The tool often delivers an ‘inside IR35’ result when the facts of the engagement do not support this. HMRC has also been known to challenge CEST assessments which have resulted in substantial tax bills for public sector bodies.
One safe option is to enlist IR35 legal expertise. However, organisations specialising in IR35 compliance are thin on the ground, and few will have the resources available to conduct contract reviews at the rate required of them by firms engaging large numbers of contractors.
It is unlikely that we will see more experts emerging anytime soon, given the specialist nature of IR35. Indeed, HMRC takes three to five years to train its status inspectors. Fortunately, alternative solutions are available online which will provide accurate assessments and tailored compliance advice.
Ensuring ongoing protection against HMRC
An accurate status assessment alone, however, is just the starting point of ensuring compliance for a particular contract, and on its own will not relieve a company of risk. IR35 status decisions made in court rely upon a critical examination of the actual day-to-day working practices and events that took place, together with a careful balancing of the evidence. Consequently, firms will need to gather the right type of evidence throughout an engagement to not only ensure that the working relationship continues to reflect the original status determination, but also to help shore up any future defence.
Some businesses may be discouraged by the perceived administrative burden. However, with HMRC permitted to retrospectively investigate a party’s tax affairs by up to six years in some cases, the retention of such evidence is essential to protect against future risk. A strong defence file should prove enough to deter HMRC’s advances, which should quickly help to close down an investigation dead in its tracks.
Insurance alone is not the silver bullet
Some may view insurance as an alternative to robust compliance processes, but this would be foolhardy. Insurance can obviously prove invaluable, and all businesses are advised to at least secure tax investigation insurance.
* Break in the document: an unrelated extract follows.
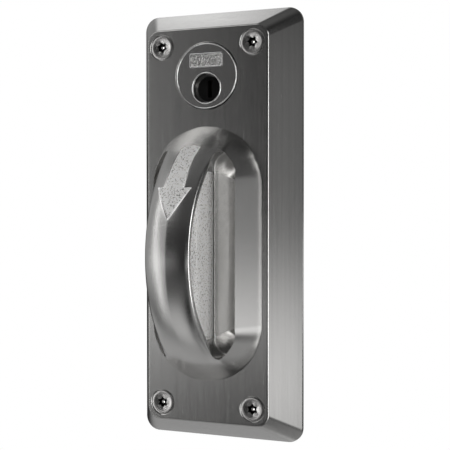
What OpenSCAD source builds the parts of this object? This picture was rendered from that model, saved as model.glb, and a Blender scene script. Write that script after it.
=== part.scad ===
// Push-down crescent handle trim for a mortise lock: cover, handle, slide, hub and key cylinder.
// Front faces -Y, the door face is the plane y = 0, +Z is up, origin at the middle of the door face.

/* [Escutcheon] */
// Width of the flat front face
face_w = 65.6; // [64:0.1:80]
// Height of the flat front face
face_h = 197.7; // [194:0.1:230]
// Depth from the door to the front face
depth = 22.3; // [21.5:0.1:28]
// How far the bevel runs outwards on each side
bevel_run = 11.05; // [8:0.05:14]
// Corner radius of the front face
face_corner_r = 6.5; // [4:0.5:9]
// Corner radius at the door
base_corner_r = 7.5; // [5:0.5:10]
// Thickness of the front wall
face_t = 3.0; // [2.6:0.1:3.6]
// Width of the bevelled wall where it meets the door
wall_t = 2.8; // [2:0.1:4]
// Height of the upright rim at the door
rim_h = 2.0; // [1:0.1:2.4]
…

However, if a company or client views tax liability insurance as the silver bullet that will negate their compliance obligations, they should be reminded that insurance exists to compensate in the event of unforeseen circumstances, and not to recompense for ill-considered compliance decisions leading to non-payment of due tax.
Insurance companies will expect claimants to endeavour to arrive at the correct status determination and are unlikely to pay out if certain measures have not been taken. This will be explained in the small print of any insurance policy, to which close attention must be paid.
Put simply, an off-payroll defence must be founded on solid compliance and then optionally supplemented by insurance. Providing compliance obligations have been diligently fulfilled, firms should wind up in the enviable position of never having to make an insurance claim.
Act early to avoid any nasty surprises
Finally, it is important that firms get their houses in order well in advance of April 2021. If your company or client has failed to address the off-payroll legislation thus far, an exploratory discussion into their compliance plans could help prevent a nasty surprise.
Any contract that overlaps beyond 6 April 2021 is at risk of attracting unwanted attention from HMRC. If possible, companies are advised to issue shorter contracts in the interim while work is undertaken to establish effective compliance processes.